A mature family is not one without conflict, but one in which conflict no longer takes the form of harm. A civilized relationship is not one without pain, but one in which pain can be spoken, heard, respected, and addressed instead of denied and transferred.

Family Civilization is called an engineering project because it cannot be completed by saying, “We should love one another.” It requires concrete steps, clear boundaries, observable behavioral changes, and sustainable mechanisms of repair.

The smallest actions of repair may begin with five practices:

First, identify the three most common harmful phrases in the family.

Second, agree to stop using one of them starting today.

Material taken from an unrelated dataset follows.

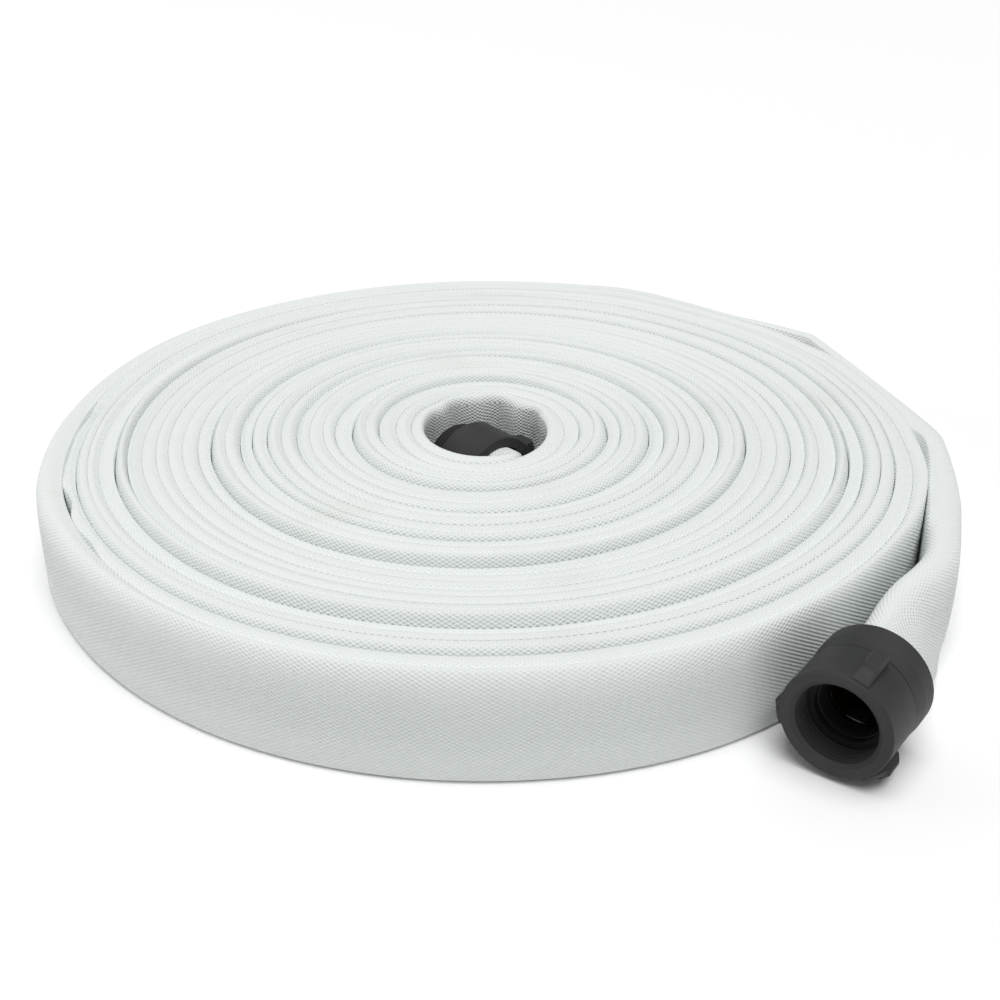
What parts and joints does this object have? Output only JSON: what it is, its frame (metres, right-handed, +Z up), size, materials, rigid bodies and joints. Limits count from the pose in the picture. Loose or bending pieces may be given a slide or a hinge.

Third, pause for ten minutes when conflict begins instead of escalating.

Fourth, replace “Why are you always like this?” with “What I feel right now is…”

Fifth, hold one weekly family conversation without blame, judgment, or interrogation.

These actions may appear small, but civilization never begins with grand slogans. It begins when one less harmful sentence is spoken, when one person is allowed to finish speaking, and when power is no longer used to crush the other.

Once a family begins to stop harming one another, the first light of repair has already appeared.

Stopping harm does not immediately heal the past.

But it prevents the future from continuing to bleed.

It allows the wounded person to feel, perhaps for the first time, that this relationship may truly become different.

It moves the family out of the cycle of harm and into the cycle of repair.

True relational repair is never simply saying, “Let it go.”

True relational repair begins when a family finally says:

From today onward, love will no longer be used as a reason to harm.

From today onward, those closest to us will no longer bear the deepest pain.

From today onward, we stop the harm before we speak of repair.

Only when family civilization is rebuilt, family relationships are reconstructed, and children are treated as truly equal human beings can such tragedies be prevented.